I guess it depends on whether you find it clear that "foreign elements can have CDATA sections" implies "non-foreign elements cannot have CDATA sections". I think that's probably technically how it is written, but kind of confusing.

The writing section is kind of written that way. It starts with a document and goes downward from there.

From my perspective, a statement like "foreign elements can have CDATA sections" is not exhaustive nor exclusive enough. It's similar to saying "1 > 0". That wouldn't exclude 2 from also being greater than 0.

Sure, but coupled with the next paragraph (and other text in that section) it's quite clear though:

Normal elements can have text, character references, other elements, and comments, but the text must not contain the character U+003C LESS-THAN SIGN (<) or an ambiguous ampersand. Some normal elements also have yet more restrictions on what content they are allowed to hold, beyond the restrictions imposed by the content model and those described in this paragraph. Those restrictions are described below.

I cannot find the text you are referring to in the above mentioned document near the CDATA sections section.

I agree it’s worth adding some clarification in the CDATA sections itself, and I think we could do that with just this:

-  <p><dfn data-x="syntax-cdata">CDATA sections</dfn> must consist of the following components, in
-  this order:</p>
+  <p><dfn data-x="syntax-cdata">CDATA sections</dfn> can only be used in in foreign content (MathML
+  or SVG), and must consist of the following components, in this order:</p>

I don’t think it’s necessary to normatively restate the requirement anywhere; instead just that “can” there is sufficient — given that the actual normative document-conformance requirements are stated in the places Anne cited.

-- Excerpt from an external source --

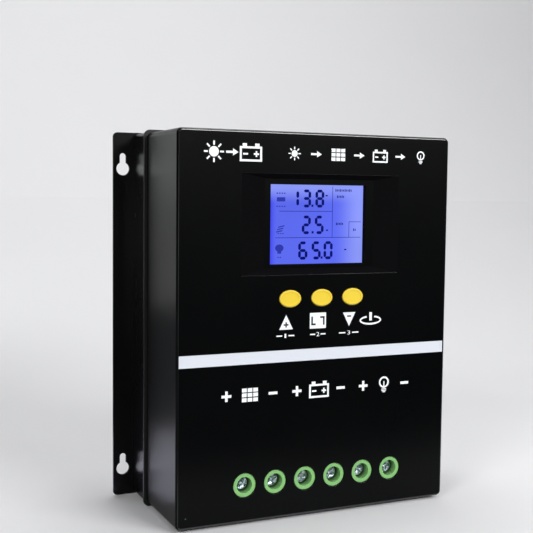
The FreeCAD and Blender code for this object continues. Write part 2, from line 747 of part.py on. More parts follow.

(And for the record here: the normativity follows from the fact that the only place where the spec references the “CDATA sections” definition is in the enumeration of what foreign elements are limited to consisting of — which explicitly includes CDATA sections; while the corresponding enumeration of what normal elements are limited to consisting of explicitly does not include CDATA sections — so the spec already states that CDATA sections are explicitly not allowed in normal elements.)

When writing WordPress’ HTML parser I found the terminology confusing and think there’s room to improve the communication around CDATA sections. Specifically, I find it’s confusing for a human looking at the syntax.

<![CDATA[]]>

What is this fragment of syntax? I presume most people will look at that and say, “it’s a CDATA section.” The HTML specification, however, must know the context around the fragment and will either say, “it’s a CDATA section,” or more likely, “it’s a syntax error that creates a bogus comment.”

I know in discussions with others this has been hard to communicate, as we often ask the question, “What should happen when a CDATA section appears within HTML elements?” The cheap answer is how I feel the specification words it: this can’t happen - the question is invalid.

So somehow it might be clarifying to expand on this where CDATA is mentioned at first:

CDATA sections can only be used in foreign content (MathML or SVG).
Everywhere else that they appear to exist is considered invalid HTML and the token transforms into [a bogus comment](link to tokenizing step handling this).